Но в этом признанном авторитете Андрея было и его слабое место. Войско, составленное из отдельных феодальных дружин и полков, подчинявшихся своим военачальникам, как правило, не заинтересованным, а часто и прямо враждебным тем целям, какие выдвигал Андрей, — такое войско не могло быть стойким. Часть князей шла в походы исключительно под страхом кары Андрея, и как бы значительны ни были его владимиро-суздальские войска, составлявшие ядро таких сводных ратей, они не могли уравновесить сил, дробивших их единство. Кроме того, владимирские полки включали, кроме горожан-«пешцов», значительное количество «воев» — крестьян, равнодушных к делу Андрея. Отсюда малая боеспособность огромной по тем временам армии, осадившей Вышгород или отошедшей из-под Новгорода.
Самые цели этих походов были сомнительны или неприемлемы для огромного большинства их участников. Мысли Андрея далеко опережали XII столетие. Любопытно, что в глазах летописца, рассказывающего о вышгородской осаде, дело Ростиславичей — справедливое: им «помогают» Борис, Глеб и даже Бог. «Святые князья» Борис и Глеб были идеалом братского миролюбия, и потому их упоминание здесь как покровителей Ростиславичей особенно выразительно. Замысел же Андрея — греховен и потому терпит неудачу. Злой иронией звучат комментарии летописца к эпопее вышгородского похода: Андрей попал «в сети многолукавого дьявола, который враждебен христианам; Андрей же князь был такой умник, такой доблестный во всех делах, а погубил свою рассудительность невоздержанием и, распалившись гневом, испустил такие заносчивые слова, — а ведь перед Богом мерзка и постыдна хвала и гордость. Все это было на нас от дьявола, который сеет в нашем сердце хвалу и гордость… Так исполнилось слово апостола Павла, сказавшего… возносящийся смирится, а смиренный вознесется. И так возвратилась вся сила Андрея князя Суздальского: собрал он воедино все земли, и не было счета множеству воинов; пришли они высоко мысля, а смиренными пошли к своим домам…» (перевод){286}.

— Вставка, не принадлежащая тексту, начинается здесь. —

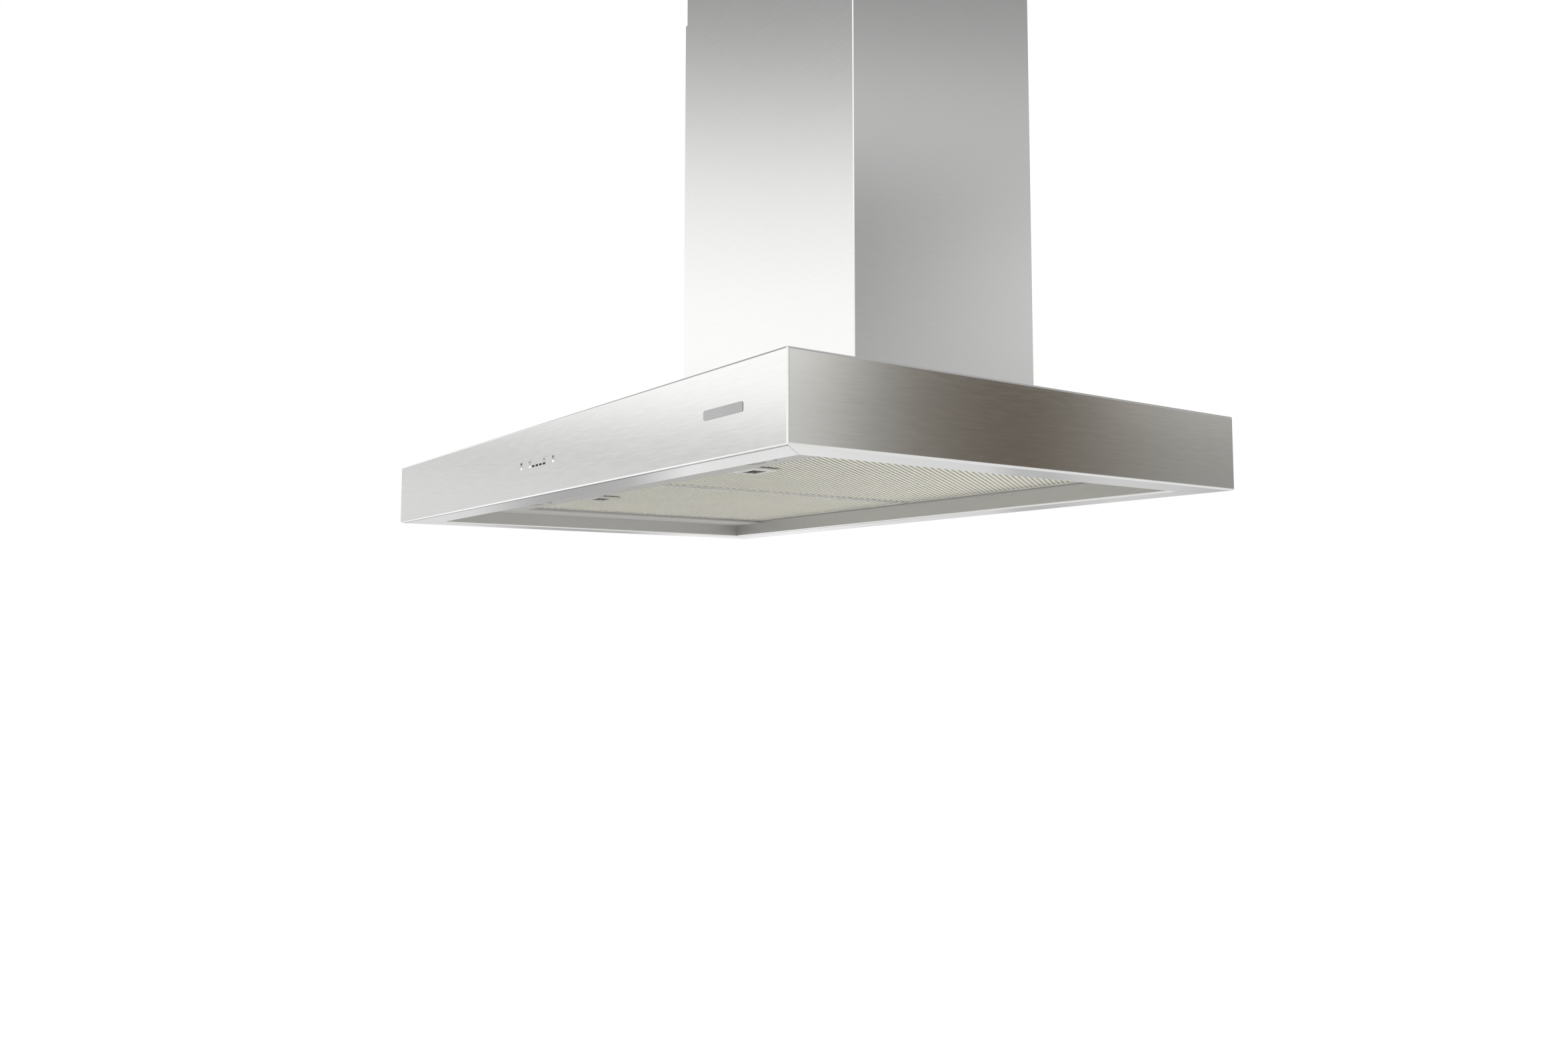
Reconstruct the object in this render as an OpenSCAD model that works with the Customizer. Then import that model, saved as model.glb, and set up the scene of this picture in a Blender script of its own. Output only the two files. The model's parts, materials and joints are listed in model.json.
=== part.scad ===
// Wall-hung chimney range hood: a flat box canopy with two hinged mesh filters, four push keys,
// two lamps, a double-inlet blower and a telescoping duct cover.
// Millimetres, +Z up, +X to the right seen from the front, +Y towards the wall.
// Inside the modules z is measured up from the underside of the rim and y from the wall plane;
// hang() then moves everything so that the origin is the centre of the wall bolt pattern.

/* [Canopy] */
// Overall width
canopy_w = 914; // [760:2:1200]
// Overall depth from the wall
canopy_d = 567; // [472:1:682]
// Overall height of the box
canopy_h = 77; // [72:1:110]
// Stainless sheet thickness
sheet = 1; // [0.8:0.1:1.5]
// Outside radius of the folded edges
edge_r = 2; // [1.8:0.1:3]
// Width of the flat rim round the underside
rim_w = 43; // [35:0.5:52]
// Height of the filter tray above the rim
ledge_h = 17.5; // [15:0.5:20]
// Width of the tray beside the filters
side_strip = 66; // [62:1:80]
// Width of the tray in front of the filters
front_strip = 95; // [86:1:110]
// Gap at sheet seams, taken on each side of a mitre
seam = 0.2; // [0.1:0.1:0.6]

/* [Wall mount] */
// Spacing of the wall bolts across
wall_bolt_x = 600; // [400:10:640]
// Spacing of the wall bolts up and down
wall_bolt_z = 36; // [30:1:40]
// Radius of the wall bolt holes
wall_bolt_r = 4; // [3:0.25:5]

/* [Filters] */
// Thickness of a filter
filter_t = 9; // [7.5:0.1:12]
// Height of the filter face above the tray underside
filter_rise = 3; // [2:0.5:4]
// Gap round the front and back of a filter
filter_gap = 3; // [2.5:0.25:4]
// Width of the lip of a filter frame
filter_lip = 6; // [5:0.5:8]
// Sheet thickness of a filter frame
frame_t = 0.8; // [0.6:0.1:1]
// Radius of a filter hinge pin
hinge_pin_r = 2; // [1.5:0.25:2.5]
// Width of a latch plate
latch_w = 46; // [40:1:56]
// Depth of a latch plate
latch_d = 36; // [34:1:40]
// Travel of a latch bolt
latch_travel = 6; // [5:0.5:6.5]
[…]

Как бы вторя этой явно пристрастной и враждебной Андрею оценке южного летописца, построил свою знаменитую характеристику Боголюбского В. О. Ключевский. Перечислив его военные неудачи, он объясняет их личными качествами Андрея: «смесью силы с слабостью, власти с капризом»; бесплодные походы «можно было сделать и без Андреева ума»! «Проявив в молодости на юге столько боевой доблести и политической рассудительности, он потом, живя сиднем в своем Боголюбове, наделал немало дурных дел: собирал и посылал большие рати грабить то Киев, то Новгород, раскидывал паутину властолюбивых козней по всей Русской земле из своего темного угла на Клязьме!» Образ действий Боголюбского возбуждал у Ключевского вопрос: «руководился ли он достаточно обдуманными началами ответственного самодержавия или только инстинктами самодурства?..»{287}. Мы видим теперь, сколь далека от истины эта популярная, но поверхностная оценка.
После поражения под Вышгородом казалось, что феодальная Русь торжествовала окончательную победу. Сам Андрей скоро падет от руки убийц, защищавших старый порядок и «тьму разделения нашего».